# Power max 724 chute control



## Ritetool (Oct 26, 2018)

I am having some trouble with my chute control...it moves left to right fine...but there is some tension when I push forward to move the chute down (it goes down slowly) and then it won't go back up at all!! When i bring the blower inside the garage the control works fine again!! Once I go out in the cold it becomes a problem again. I tried the solution in the manual for adjusting the discharge chute latch but it didnt help. Any suggestions? Thanks


----------



## RIT333 (Feb 6, 2014)

Keep in mind that the cable should not have broken, unless it was out of adjustment of its operating range. i.e. you were trying to raise it too much, or lower it too much.
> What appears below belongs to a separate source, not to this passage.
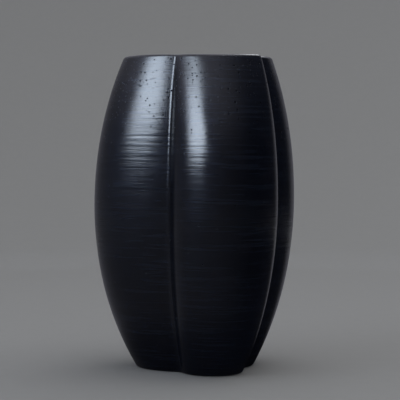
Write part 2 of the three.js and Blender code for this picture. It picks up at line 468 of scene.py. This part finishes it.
def slab_rows():
    """z, inset and share of the way out, from the middle underneath round the edge to the middle on top."""
    below = np.linspace(0, 1, STEPS_TO_CENTRE + 1)[1:]
    hollow = HOLLOW * (1 - smooth_step(below, HOLLOW_SHARE - HOLLOW_EASES, HOLLOW_SHARE))
    rows = [(rise, WALL + SLAB_EDGE, s) for rise, s in zip(hollow, below)]
    rows += [(SLAB_EDGE, WALL - BURIED, 1.0), (SLAB_THICKNESS, WALL - BURIED, 1.0)]
    for turn in np.linspace(0, np.pi / 2, STEPS_IN_COVE + 1):
        inset = WALL - BURIED + COVE * (1 - np.cos(turn))
        rows.append((SLAB_THICKNESS + COVE * (1 - np.sin(turn)), inset, 1.0))
    wave = [FLOOR_RIPPLE * math.sin(s * RIPPLE_TURNS) for s in below]
    edge = WALL - BURIED + COVE
    rows += [(SLAB_THICKNESS + w * s, edge, s) for s, w in zip(below[-2::-1], wave[-2::-1])]
    return np.array(rows).T


def floor_slab(materials):
    z, inset, share = slab_rows()
    edge = whole_outline(z, inset, np.zeros_like(z))
    axis = np.stack([axis_at(z), 0 * z, z], axis=-1)[:, None, :]
    points = axis + (edge - axis) * share[:, None, None]
    height, width = points.shape[:2]
    middle_below, middle_above = height * width, height * width + 1
    faces = grid_faces(height, width, False, True).tolist()
    column = np.arange(width)
    beside = (column + 1) % width
    top_row = (height - 1) * width
    faces += [[middle_below, int(b), int(a)] for a, b in zip(column, beside)]
    faces += [[top_row + int(a), top_row + int(b), middle_above] for a, b in zip(column, beside)]
    ends = [[0, 0, HOLLOW], [axis_at(SLAB_THICKNESS), 0, SLAB_THICKNESS]]
    glazed = int(np.argmax(z > SLAB_EDGE)) * width
    bare = [*range(glazed), *range((height - 1) * width, (height - 1) * width + width)]
    piece = mesh_piece("floor", np.concatenate([points.reshape(-1, 3), ends]), faces, materials, bare=bare)
    piece.data.set_sharp_from_angle(angle=EDGE_ANGLE)
    belongs(piece, "floor_slab")


def seam_side(index, z, reach, inset):
    """Points across a crease inside, at reach to its left (below 0) or right, each with its own inset."""
    columns = []
    for across, own_inset in zip(reach, inset.T):
        beside = index if across < 0 else index + 1
        oval, start, end = stretch_of(beside, z, own_inset)
        crease = end if across < 0 else start
        x, y = on_oval(oval, crease + angle_for(oval, crease, across))
        columns.append(np.concatenate([x, y, z[:, None]], axis=1))
    return np.stack(columns, axis=1)


def softened(points, passes):
    """The points with every row evened out along itself, its two ends apart."""
    for _ in range(passes):
        points[:, 1:-1] = (points[:, :-2] + 2 * points[:, 1:-1] + points[:, 2:]) / 4
    return points


def seam_bead(index, material):
    top = HEIGHT - RIM_COIL_HEIGHT - 1
    z = np.linspace(SLAB_THICKNESS + 0.5, top, round(top / 2))
    across = np.linspace(-1, 1, STEPS_ACROSS_SEAM + 1)
    fades = np.sqrt(np.clip((top - z) / SEAM_TAPER, 0, 1))[:, None]
    uneven = 1 + SEAM_UNEVEN * np.sin(z / 9 + index)[:, None]
    crown = SEAM_CROWN * fades * uneven * np.cos(across * np.pi / 2)[None, :] ** 1.5
    face = softened(seam_side(index, z, across * SEAM_REACH, WALL - BURIED + crown), SEAM_SOFTENING)
    back = seam_side(index, z, across * SEAM_REACH, np.full_like(crown, WALL - 2 * BURIED))
    points = np.concatenate([back, face[:, ::-1]], axis=1)
    height, width = points.shape[:2]
    column = np.arange(len(across) - 1)
    cap = np.stack([column, column + 1, width - 2 - column, width - 1 - column], axis=-1)
    sides = grid_faces(height, width, False, True)
    faces = np.concatenate([sides, cap[:, ::-1], cap + (height - 1) * width])
    piece = mesh_piece(f"{SEAMS[index]}_seam_bead", points.reshape(-1, 3), faces, [material])
    piece.data.set_sharp_from_angle(angle=SEAM_EDGE_ANGLE)
    belongs(piece, f"{SEAMS[index]}_seam_coil")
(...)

When installing the new cable, pay close attention to adjusting it correctly...or you may wind up getting to know your parts guy on a 1st name basis.


New thought - I suppose it could also have failed because water may have entered inside the cable, and froze, and then when you tried to move the cable, it broke, or it may have rusted or gotten dirty inside the cable, and also caused it to break when trying to move the chute.


----------



## Ritetool (Oct 26, 2018)

It is out in the garage now and everything is working fine....I sprayed some lube on the wire at the stick and chute ends. I will take it out tomorrow and see if it changes in the cold.


----------



## RIT333 (Feb 6, 2014)

Sounds like water in the cable that is freezing. You may have to disconnect one end, and lower that end so it drains out the water overnight.


----------



## Ritetool (Oct 26, 2018)

Had it in the garage a few days with a dehumidifier on...it worked fine after....must have been water in the line after all...Thanks!!


----------